▶ **Collected data**
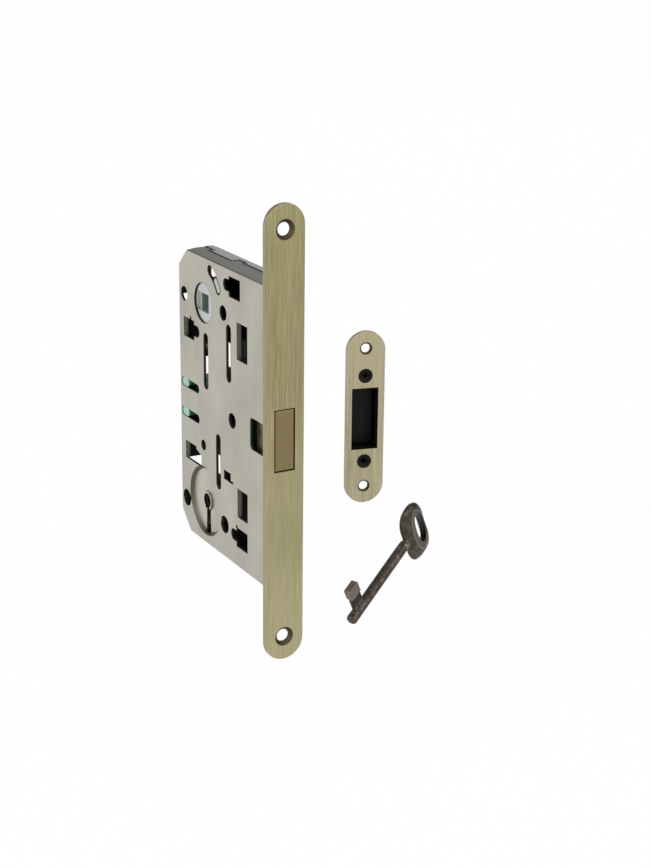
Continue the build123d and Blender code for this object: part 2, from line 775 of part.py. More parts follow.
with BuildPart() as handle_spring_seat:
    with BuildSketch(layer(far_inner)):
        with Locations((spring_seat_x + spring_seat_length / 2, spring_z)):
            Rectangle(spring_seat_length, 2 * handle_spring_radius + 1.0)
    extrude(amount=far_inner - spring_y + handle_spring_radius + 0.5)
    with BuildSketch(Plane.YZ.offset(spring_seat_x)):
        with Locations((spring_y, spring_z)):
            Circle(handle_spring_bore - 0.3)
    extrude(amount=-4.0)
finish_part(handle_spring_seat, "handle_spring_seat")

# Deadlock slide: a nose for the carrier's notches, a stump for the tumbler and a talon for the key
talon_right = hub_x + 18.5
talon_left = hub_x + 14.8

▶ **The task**
Return all of the data exactly as it reads.

▶ **Problem solution**
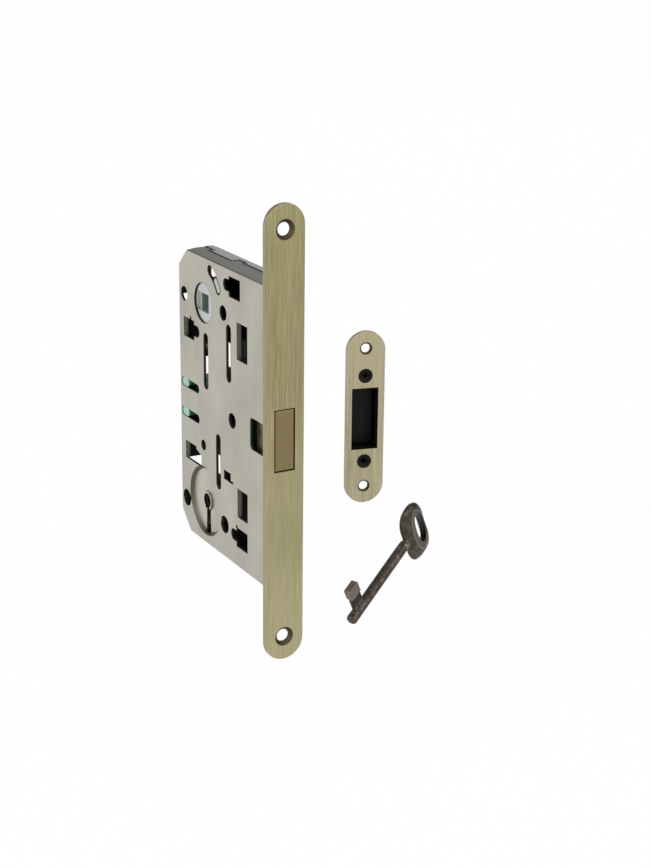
Continue the build123d and Blender code for this object: part 2, from line 775 of part.py. More parts follow.
with BuildPart() as handle_spring_seat:
    with BuildSketch(layer(far_inner)):
        with Locations((spring_seat_x + spring_seat_length / 2, spring_z)):
            Rectangle(spring_seat_length, 2 * handle_spring_radius + 1.0)
    extrude(amount=far_inner - spring_y + handle_spring_radius + 0.5)
    with BuildSketch(Plane.YZ.offset(spring_seat_x)):
        with Locations((spring_y, spring_z)):
            Circle(handle_spring_bore - 0.3)
    extrude(amount=-4.0)
finish_part(handle_spring_seat, "handle_spring_seat")

# Deadlock slide: a nose for the carrier's notches, a stump for the tumbler and a talon for the key
talon_right = hub_x + 18.5
talon_left = hub_x + 14.8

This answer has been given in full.